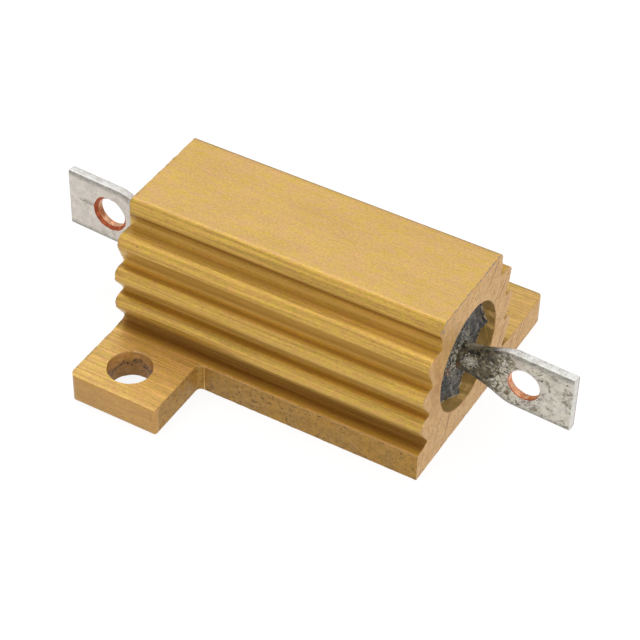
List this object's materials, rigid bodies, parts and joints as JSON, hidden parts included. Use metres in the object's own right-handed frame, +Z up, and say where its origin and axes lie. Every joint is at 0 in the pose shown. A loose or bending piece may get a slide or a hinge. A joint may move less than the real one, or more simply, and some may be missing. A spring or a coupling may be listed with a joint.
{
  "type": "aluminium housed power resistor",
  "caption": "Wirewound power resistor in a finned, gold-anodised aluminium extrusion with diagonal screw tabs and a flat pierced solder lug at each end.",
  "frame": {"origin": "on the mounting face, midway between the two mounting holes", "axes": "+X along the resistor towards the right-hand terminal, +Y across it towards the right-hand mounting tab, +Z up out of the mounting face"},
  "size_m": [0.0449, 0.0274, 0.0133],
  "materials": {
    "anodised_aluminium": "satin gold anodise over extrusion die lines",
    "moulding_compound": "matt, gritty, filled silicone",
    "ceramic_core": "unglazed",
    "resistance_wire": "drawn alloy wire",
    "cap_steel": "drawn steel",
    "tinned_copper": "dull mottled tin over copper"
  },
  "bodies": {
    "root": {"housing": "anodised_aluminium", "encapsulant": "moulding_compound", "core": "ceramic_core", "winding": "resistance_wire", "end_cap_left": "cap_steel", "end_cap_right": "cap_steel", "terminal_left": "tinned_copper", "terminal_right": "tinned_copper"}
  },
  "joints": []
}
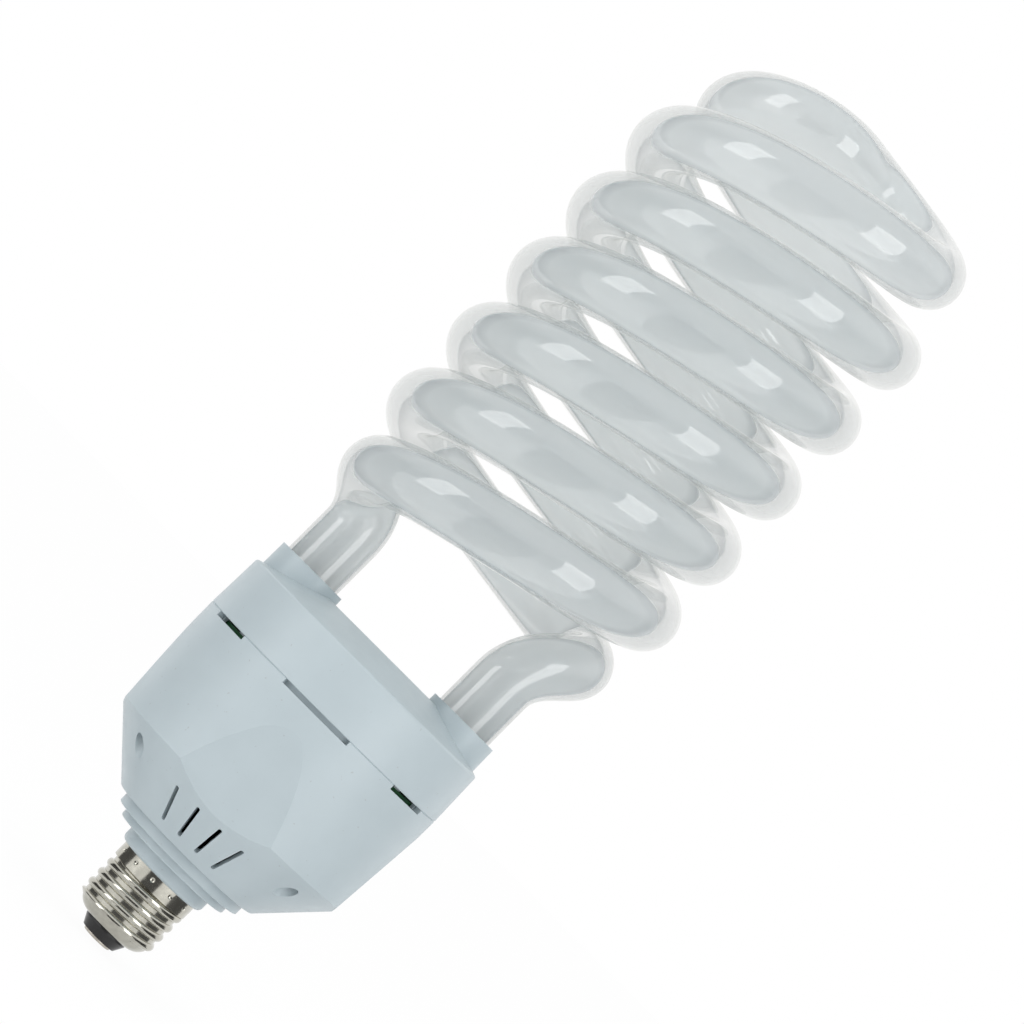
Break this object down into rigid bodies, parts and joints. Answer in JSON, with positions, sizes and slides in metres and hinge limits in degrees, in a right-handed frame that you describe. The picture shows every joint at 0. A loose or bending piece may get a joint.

--- --- ---

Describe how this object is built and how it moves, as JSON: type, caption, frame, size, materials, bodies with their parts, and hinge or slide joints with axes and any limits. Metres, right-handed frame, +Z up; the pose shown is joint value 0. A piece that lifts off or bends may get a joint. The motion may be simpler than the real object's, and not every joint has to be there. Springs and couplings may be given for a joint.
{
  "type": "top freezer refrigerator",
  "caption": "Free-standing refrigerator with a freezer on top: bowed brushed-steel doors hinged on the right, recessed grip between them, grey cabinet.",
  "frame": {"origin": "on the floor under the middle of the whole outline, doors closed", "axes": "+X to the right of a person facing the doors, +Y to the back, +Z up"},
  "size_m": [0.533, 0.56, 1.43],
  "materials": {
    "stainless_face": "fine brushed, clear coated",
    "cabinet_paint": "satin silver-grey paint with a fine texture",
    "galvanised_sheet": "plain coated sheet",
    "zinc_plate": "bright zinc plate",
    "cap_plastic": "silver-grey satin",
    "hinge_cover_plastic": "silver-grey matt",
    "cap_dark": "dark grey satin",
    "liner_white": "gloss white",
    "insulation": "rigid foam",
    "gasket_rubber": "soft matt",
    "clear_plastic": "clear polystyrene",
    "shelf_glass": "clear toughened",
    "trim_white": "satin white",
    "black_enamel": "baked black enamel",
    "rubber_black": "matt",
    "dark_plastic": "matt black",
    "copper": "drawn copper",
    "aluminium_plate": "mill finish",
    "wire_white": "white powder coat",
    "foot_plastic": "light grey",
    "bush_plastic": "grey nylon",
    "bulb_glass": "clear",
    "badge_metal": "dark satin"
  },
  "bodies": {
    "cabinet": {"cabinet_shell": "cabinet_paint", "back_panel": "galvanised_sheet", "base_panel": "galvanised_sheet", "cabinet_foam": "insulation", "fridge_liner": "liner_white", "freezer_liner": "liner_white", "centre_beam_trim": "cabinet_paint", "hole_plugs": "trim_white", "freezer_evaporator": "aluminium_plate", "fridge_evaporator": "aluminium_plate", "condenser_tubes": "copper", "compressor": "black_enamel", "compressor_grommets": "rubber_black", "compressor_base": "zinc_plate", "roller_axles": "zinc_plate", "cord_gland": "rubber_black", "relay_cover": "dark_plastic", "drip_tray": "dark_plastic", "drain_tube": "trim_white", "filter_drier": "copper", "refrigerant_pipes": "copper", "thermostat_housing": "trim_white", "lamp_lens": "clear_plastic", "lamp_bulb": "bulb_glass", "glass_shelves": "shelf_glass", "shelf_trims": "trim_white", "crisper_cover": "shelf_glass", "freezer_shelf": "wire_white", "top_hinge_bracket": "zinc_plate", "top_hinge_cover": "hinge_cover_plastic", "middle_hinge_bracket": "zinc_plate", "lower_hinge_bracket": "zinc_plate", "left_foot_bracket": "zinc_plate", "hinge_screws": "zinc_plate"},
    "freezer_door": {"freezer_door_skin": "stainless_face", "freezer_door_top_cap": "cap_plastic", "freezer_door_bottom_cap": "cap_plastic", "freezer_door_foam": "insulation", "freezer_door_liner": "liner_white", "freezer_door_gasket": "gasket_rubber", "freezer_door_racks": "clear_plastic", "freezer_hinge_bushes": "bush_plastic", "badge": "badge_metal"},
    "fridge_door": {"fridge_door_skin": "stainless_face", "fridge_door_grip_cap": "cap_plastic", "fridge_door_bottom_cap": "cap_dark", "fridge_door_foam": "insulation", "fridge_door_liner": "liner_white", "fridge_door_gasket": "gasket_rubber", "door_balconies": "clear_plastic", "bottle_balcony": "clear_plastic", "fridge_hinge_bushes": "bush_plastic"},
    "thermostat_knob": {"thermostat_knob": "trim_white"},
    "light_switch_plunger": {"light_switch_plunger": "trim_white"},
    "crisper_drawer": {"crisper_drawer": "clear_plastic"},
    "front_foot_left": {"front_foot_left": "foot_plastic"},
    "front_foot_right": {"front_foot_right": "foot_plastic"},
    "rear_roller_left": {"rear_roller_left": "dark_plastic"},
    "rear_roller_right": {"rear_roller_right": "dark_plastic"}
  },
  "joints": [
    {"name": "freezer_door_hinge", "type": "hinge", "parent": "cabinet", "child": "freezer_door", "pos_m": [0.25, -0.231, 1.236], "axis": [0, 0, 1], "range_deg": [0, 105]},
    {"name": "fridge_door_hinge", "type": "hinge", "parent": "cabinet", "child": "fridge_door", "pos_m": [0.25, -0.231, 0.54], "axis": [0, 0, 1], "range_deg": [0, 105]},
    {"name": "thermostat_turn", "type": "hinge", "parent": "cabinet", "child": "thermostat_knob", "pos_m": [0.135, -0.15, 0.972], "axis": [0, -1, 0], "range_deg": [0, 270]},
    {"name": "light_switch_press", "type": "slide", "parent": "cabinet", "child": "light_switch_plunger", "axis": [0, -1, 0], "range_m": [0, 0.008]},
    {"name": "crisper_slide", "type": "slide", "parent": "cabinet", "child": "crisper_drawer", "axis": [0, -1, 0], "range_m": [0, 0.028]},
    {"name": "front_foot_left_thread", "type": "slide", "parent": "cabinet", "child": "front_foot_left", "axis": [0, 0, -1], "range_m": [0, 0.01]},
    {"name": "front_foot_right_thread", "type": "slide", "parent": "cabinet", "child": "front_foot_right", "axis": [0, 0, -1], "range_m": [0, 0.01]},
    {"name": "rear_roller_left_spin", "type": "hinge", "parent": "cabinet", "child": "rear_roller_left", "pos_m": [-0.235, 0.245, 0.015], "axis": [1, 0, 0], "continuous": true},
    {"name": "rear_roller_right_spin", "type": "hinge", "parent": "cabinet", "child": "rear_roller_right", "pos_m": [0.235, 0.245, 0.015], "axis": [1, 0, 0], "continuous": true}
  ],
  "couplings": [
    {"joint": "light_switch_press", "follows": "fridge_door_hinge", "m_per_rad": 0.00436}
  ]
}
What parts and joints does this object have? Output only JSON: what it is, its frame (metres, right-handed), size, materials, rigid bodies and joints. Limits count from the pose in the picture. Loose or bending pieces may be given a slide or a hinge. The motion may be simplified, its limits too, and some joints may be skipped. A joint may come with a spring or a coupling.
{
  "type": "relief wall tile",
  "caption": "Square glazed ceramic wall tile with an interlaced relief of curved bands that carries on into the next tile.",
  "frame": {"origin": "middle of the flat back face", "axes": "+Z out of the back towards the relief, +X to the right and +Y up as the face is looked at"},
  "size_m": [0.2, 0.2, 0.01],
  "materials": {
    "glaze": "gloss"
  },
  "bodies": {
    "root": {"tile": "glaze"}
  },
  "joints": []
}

--- --- ---

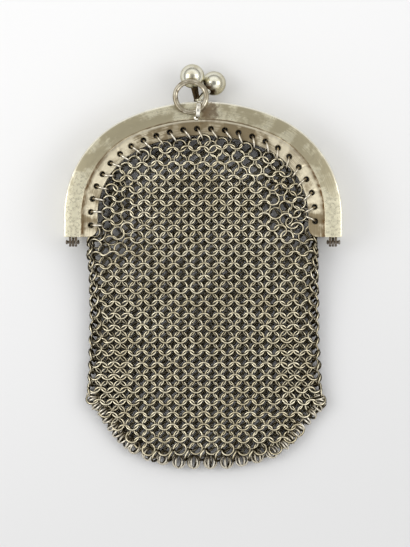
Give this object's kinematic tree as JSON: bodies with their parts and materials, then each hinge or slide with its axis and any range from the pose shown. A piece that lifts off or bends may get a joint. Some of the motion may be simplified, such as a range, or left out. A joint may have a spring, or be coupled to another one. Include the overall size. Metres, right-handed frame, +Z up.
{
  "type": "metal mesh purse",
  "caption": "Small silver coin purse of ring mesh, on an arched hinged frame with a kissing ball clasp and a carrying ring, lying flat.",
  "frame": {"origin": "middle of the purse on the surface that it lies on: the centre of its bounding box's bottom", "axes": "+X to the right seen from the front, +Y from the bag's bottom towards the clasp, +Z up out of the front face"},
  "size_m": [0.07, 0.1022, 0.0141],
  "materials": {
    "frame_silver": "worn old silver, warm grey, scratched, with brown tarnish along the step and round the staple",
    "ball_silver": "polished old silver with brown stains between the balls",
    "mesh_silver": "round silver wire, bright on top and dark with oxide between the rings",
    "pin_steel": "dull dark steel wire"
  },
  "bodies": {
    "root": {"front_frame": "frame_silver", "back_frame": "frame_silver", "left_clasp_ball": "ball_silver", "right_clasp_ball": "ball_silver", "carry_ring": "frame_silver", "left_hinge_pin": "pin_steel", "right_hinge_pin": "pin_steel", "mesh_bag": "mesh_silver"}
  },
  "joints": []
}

--- --- ---

* **What the task asks**
For this exercise, gather every line of the data that contains the word "joints".

* **Right answer**
List this object's materials, rigid bodies, parts and joints as JSON, hidden parts included. Use metres in the object's own right-handed frame, +Z up, and say where its origin and axes lie. Every joint is at 0 in the pose shown. A loose or bending piece may get a slide or a hinge. A joint may move less than the real one, or more simply, and some may be missing. A spring or a coupling may be listed with a joint.
  "joints": []
Break this object down into rigid bodies, parts and joints. Answer in JSON, with positions, sizes and slides in metres and hinge limits in degrees, in a right-handed frame that you describe. The picture shows every joint at 0. A loose or bending piece may get a joint.
Describe how this object is built and how it moves, as JSON: type, caption, frame, size, materials, bodies with their parts, and hinge or slide joints with axes and any limits. Metres, right-handed frame, +Z up; the pose shown is joint value 0. A piece that lifts off or bends may get a joint. The motion may be simpler than the real object's, and not every joint has to be there. Springs and couplings may be given for a joint.
  "joints": [
What parts and joints does this object have? Output only JSON: what it is, its frame (metres, right-handed), size, materials, rigid bodies and joints. Limits count from the pose in the picture. Loose or bending pieces may be given a slide or a hinge. The motion may be simplified, its limits too, and some joints may be skipped. A joint may come with a spring or a coupling.
  "joints": []
  "joints": []